I didn't see this mentioned: New England Lost Ski Area's, they are obviously good places to check out.

Here in Northern VT, Camel's Hump is a nice ski.
post #7 of 11
This is something that has interested me for over a year now. OF course there is no back country skiing in the LP of Michigan, but I'd love to get the set up and do this.
Obviously there's a lot to learn.
post #8 of 11
Just out of curiosity, are there any slides here in the east or is the snowpack usually not deep enough?? I have been tinkering with the idea to step out of bounds either this year of next.
post #9 of 11
Slides aren't just about the depth of the snowpack. A three-inch slab of water-soaked snow can kill as well as a two-foot layer of powder under the right conditions.

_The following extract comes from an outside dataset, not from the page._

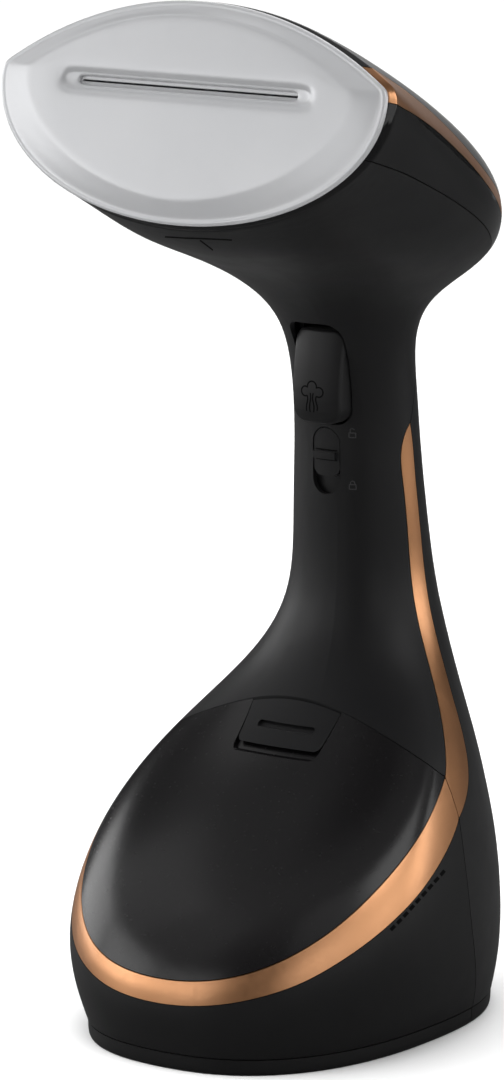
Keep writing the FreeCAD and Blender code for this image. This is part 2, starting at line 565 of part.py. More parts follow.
for sx in (-1, 1):                      # long edges of the trigger cap, cut back in three flats
    for k, (ex, ey) in enumerate([(1.2, 3.4), (2.3, 1.9), (4.0, 0.8)]):
        p = [Vector(sx * (TRIG_CAP_LOW - ex), -26.9, 200), Vector(sx * (TRIG_CAP_LOW + 0.6), -26.3 + ey, 200),
             Vector(sx * (TRIG_CAP_LOW + 0.6), -40, 200), Vector(sx * (TRIG_CAP_LOW - ex), -40, 200)]
        q = [Vector(v.x + sx * (TRIG_CAP_HIGH - TRIG_CAP_LOW) * 60 / (TRIG_TOP - TRIG_BOTTOM), v.y + 3.2, 260) for v in p]
        wa, wb = Part.makePolygon(p + [p[0]]), Part.makePolygon(q + [q[0]])
        trig = trig.cut(Part.makeLoft([wa, wb], True, True))
hub = cyl(3.6, (-9.6, py, pz), (9.6, py, pz)).common(box(-12, 12, -20, -9, 238, 244.4 + 2))
trig = trig.fuse(hub).fuse(box(-9.6, 9.6, -18, -12.4, 238, 243))
hollow = box(-7.8, 7.8, -21.6, -12.0, TRIG_BOTTOM + 3, 236)
post = box(-3, 3, -22.0, -12.4, 216, 222)
trig = trig.cut(hollow).fuse(post)
trig = trig.cut([cyl(PIN_R + 0.06, (-30, py, pz), (30, py, pz)), box(-5.2, 5.2, py - 4.5, 0, 238.6, 250)])
trig = trig.removeSplitter()
add("trigger", trig)
add("trigger_pin", cyl(PIN_R, (-13.0, py, pz), (13.0, py, pz)))
add("trigger_spring", helix_spring(2.3, 0.35, 0.9, 7.2, (-3.6, py, pz), (1, 0, 0)))

side = [(-15.8, 239.4), (-15.8, 247.2), (8.0, 247.2), (8.0, 212), (-7.5, 212), (-7.5, 237)]
cradle = yz_poly(side, 10.9, 12.7).fuse(yz_poly(side, -12.7, -10.9)).fuse(box(-10.9, 10.9, 6.0, 8.0, 212, 247.2))
cradle = cradle.fuse(box(-10.9, 10.9, -6.6, 6.0, 212, 213.6)).removeSplitter()
cradle = cradle.cut(cyl(PIN_R + 0.01, (-30, py, pz), (30, py, pz)))
add("trigger_cradle", cradle)
sw = box(-5, 5, -6.4, 4.0, 214.6, 224.0).fuse(box(-5, 5, -6.4, 4.0, 213.6, 214.6)).removeSplitter()
sw = sw.cut(cyl(1.25, (0, -8, 219), (0, -1, 219)))
add("switch_body", sw)
add("switch_plunger", cyl(1.2, (0, -11.95, 219), (0, -4.2, 219)))

# ------------------------------------------------------------------ lock slider
cap_shape = xz_round([(-SLIDER_HALF_W, SLIDER_LOW), (SLIDER_HALF_W, SLIDER_LOW), (SLIDER_HALF_W, SLIDER_HIGH),
                      (-SLIDER_HALF_W, SLIDER_HIGH)], [3.4, 3.4, 5.45, 5.45], -40, -12.0)
face_solid = skin_solid(0.30).cut(skin_solid(3.3)).common(cap_shape)
face_solid = max(face_solid.Solids, key=lambda q: q.Volume)
ridge = skin_solid(-1.1).cut(skin_solid(1.5)).common(box(-4.9, 4.3, -40, -12.0, 198.7, 201.4))
flange = skin_solid(2.8).cut(skin_solid(4.0)).common(rounded_xz(-7.6, 7.6, 184.0, 210.6, 3.0, -40, -10.0))
flange = max(flange.Solids, key=lambda q: q.Volume)
slider = face_solid.fuse([ridge, flange]).removeSplitter()
print("slider solids", len(slider.Solids))
add("lock_slider", slider)

# ------------------------------------------------------------------ tank latch
latch_skin = OUTER.cut(skin_solid(2.8)).common(
    xz_round([(-lb, LATCH_LOW), (lb, LATCH_LOW), (lt, TANK_TOP_Z - 0.35), (-lt, TANK_TOP_Z - 0.35)], [2.3, 2.3, 0, 0], -80, -35.8))
latch_skin = max(latch_skin.Solids, key=lambda s: s.Volume)
latch_skin = latch_skin.cut(skin_solid(0.65).common(box(-30, 30, -80, -30, 90, 102.7)))
hook = box(-6, 6, -52, -29.9, 103.9, 106.6).common(skin_solid(0.8)).fuse(box(-6, 6, -31.8, -29.9, 103.9, 108.3))
groove = rounded_xz(-12.2, 12.2, 103.7, 105.9, 1.0, -70, -37).common(OUTER).cut(skin_solid(1.4))
latch = latch_skin.fuse(hook).cut(groove)
latch = max(latch.Solids, key=lambda s: s.Volume)
add("tank_latch", latch)
add("latch_spring", helix_spring(2.4, 0.4, 1.25, 7.0, (0, -41.0, 95.0), (0, 0, 1)))

# ------------------------------------------------------------------ tank fittings
valve = cyl(5.9, (0, -27.0, 18), (0, -22.8, 18)).fuse(cyl(8.6, (0, -29.8, 18), (0, -27.0, 18))).fuse(
    cyl(3.5, (0, -33.0, 18), (0, -13.2, 18)))
valve = valve.cut(cyl(1.8, (0, -40, 18), (0, 0, 18))).removeSplitter()
add("tank_valve", valve)
vs = cyl(8.0, (0, -27.0, 18), (0, -20.5, 18)).cut(cyl(6.0, (0, -28, 18), (0, -19.0, 18))).cut(tank_back)
vs = min(vs.Solids, key=lambda s: s.CenterOfMass.y)
add("valve_seal", vs)
plug = cyl(9.0, (0, -33.6, 70), (0, -28.0, 70)).cut(box(-6, 6, -29.6, -27, 68.8, 71.2))
add("filler_plug", plug)
clear_of_tank = yz_poly([(p[0] - 0.5, p[1]) for p in DOCK_LINE if p[1] < 60] + [(40, FOOT_TOP), (40, 52)], -20, 20)
dock_seal = cyl(6.98, (0, -24.0, 18), (0, -12.2, 18)).cut(cyl(3.9, (0, -40, 18), (0, 0, 18))).common(clear_of_tank)
add("dock_seal", dock_seal)

# ------------------------------------------------------------------ pump, hoses, electrics
pump = cyl(14.5, (0, 8, 42), (0, 8, 74)).fuse(cyl(10.0, (0, 8, 74), (0, 8, 80))).fuse(cyl(4.0, (0, 8, 80), (0, 8, 88)))
pump = pump.fuse(cyl(3.8, (0, 8, 36.0), (0, 8, 42)))
add("pump", pump.removeSplitter())
bracket = box(-20, 20, -8, 24, 38.5, 41.9).cut(cyl(4.2, (0, 8, 30), (0, 8, 50)))
for bx in (-17, 17):
    for by in (-4, 20):
        bracket = bracket.fuse(cyl(2.6, (bx, by, FOOT_TOP + 2.2), (bx, by, 38.5)))
add("pump_bracket", bracket.removeSplitter())
hose = tube([(0, -12.0, 18), (0, -5, 18.2), (0, 3, 21), (0, 7, 27), (0, 8, 35.6)], 3.4)
add("water_hose", hose)
steam = tube([(0, 8, 88.0), (0, 9, 105), (0, 12, 135), (0, 13.4, 165), (0, 12.8, 195), (0, 12.2, 215), (0, 12.2, 238),
              (0, 6, 258), (0, -14, 281), (0, -42, 303), (0, -62, 315.5), (0, -74.9, 322.5)], 2.4)
steam = steam.cut(to_plate(plate_slab(10, -24.2, -10)))
steam = max(steam.Solids, key=lambda s: s.Volume)
add("steam_tube", steam)
pcb = box(-24, 24, 29.0, 30.6, 26, 74).fuse([box(-18, -4, 24.0, 29.0, 50, 68), box(2, 16, 25.0, 29.0, 34, 44),
                                             cyl(4.0, (10, 30.6, 60), (10, 21.5, 60)), box(-16, -8, 25.5, 29.0, 32, 42)])
add("circuit_board", pcb.removeSplitter())
standoffs = []
for sx in (-20, 20):
    standoffs.append(box(sx - 2, sx + 2, 29.0, 33.0, FOOT_TOP + 2.2, 26))
add("board_posts", Part.makeCompound(standoffs))
tb = box(22, 42, 6, 18, FOOT_TOP + 2.2, 20).cut([cyl(2.2, (x, 0, 14), (x, 40, 14)) for x in (26, 32, 38)])
add("terminal_block", tb)
gland = cyl(7.0, (0, 38, CORD_Z), (0, 46.5, CORD_Z)).fuse(cyl(9.0, (0, 36.0, CORD_Z), (0, 39.5, CORD_Z)))
gl_out = Part.makeCone(6.9, 5.6, 6.0, Vector(0, 45.0, CORD_Z), Vector(0, 1, 0))
gland = gland.fuse(gl_out).cut(cyl(CORD_R, (0, 20, CORD_Z), (0, 70, CORD_Z))).removeSplitter()
add("cord_gland", gland)

# ------------------------------------------------------------------ export
bb = None
for name in sorted(NODES):
    s = NODES[name]
    s.translate(Vector(0, Y_SHIFT, Z_SHIFT))
    sols = s.Solids
    ok = s.isValid()
    b = s.BoundBox
    print("%-20s solids %d valid %s vol %9.1f  X %.1f..%.1f Y %.1f..%.1f Z %.1f..%.1f" % (
        name, len(sols), ok, sum(q.Volume for q in sols), b.XMin, b.XMax, b.YMin, b.YMax, b.ZMin, b.ZMax))
    out = sols[0] if len(sols) == 1 else Part.makeCompound(sols)
    out.exportStep("parts/" + name + ".step")
    if bb is None:
        bb = b
    else:
        bb.add(b)
front = min(v.y for v in NODES["tank_skirt"].tessellate(0.05)[0])
front = min(front, min(v.y for v in NODES["soleplate"].tessellate(0.1)[0]), min(v.y for v in NODES["tank_ring"].tessellate(0.1)[0]))
back = max(v.y for v in NODES["cord_gland"].tessellate(0.05)[0])
print("front %.3f back %.3f" % (front, back))
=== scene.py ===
import bpy
import math
import numpy as np
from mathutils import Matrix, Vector
from mathutils.bvhtree import BVHTree


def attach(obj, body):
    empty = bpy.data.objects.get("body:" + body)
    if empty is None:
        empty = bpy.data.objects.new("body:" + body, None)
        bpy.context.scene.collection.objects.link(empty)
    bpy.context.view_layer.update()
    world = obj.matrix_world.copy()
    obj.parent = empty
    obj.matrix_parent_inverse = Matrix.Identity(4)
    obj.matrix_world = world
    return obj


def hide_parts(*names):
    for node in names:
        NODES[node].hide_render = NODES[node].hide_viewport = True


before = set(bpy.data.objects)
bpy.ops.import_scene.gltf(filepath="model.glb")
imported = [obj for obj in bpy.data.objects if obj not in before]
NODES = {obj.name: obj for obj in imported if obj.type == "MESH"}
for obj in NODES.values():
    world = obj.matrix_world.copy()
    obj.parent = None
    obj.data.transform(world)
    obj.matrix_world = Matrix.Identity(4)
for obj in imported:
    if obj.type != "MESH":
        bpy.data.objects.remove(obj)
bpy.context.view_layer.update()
MM = 0.001
Y_SHIFT = 37.05
Z_SHIFT = 2.0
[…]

Generally, many skiable slopes in the Northeast do not regularly slide, with a few notable exceptions: the bowls on Mt. Washington, which are dangerous enough to not be skiable for much of the winter, and the higher peaks in the Adirondacks, which can and do slide now and then. If there's a specific peak you're thinking of climbing and skiing, I encourage you to do your research and get a solid idea of both its historical avalanche activity, and what the most recent snowpack quality is before heading out.
post #10 of 11
I remember one Spring when the Bowl at Tuckerman's slid all at once and left a 15 ft stauch wall, also an avalanche off Lion's Head that took out the old shelter.
post #11 of 11
Mt. Belvidere, is one of the few places in the east that has risk of avalanche risk so bring a beacon.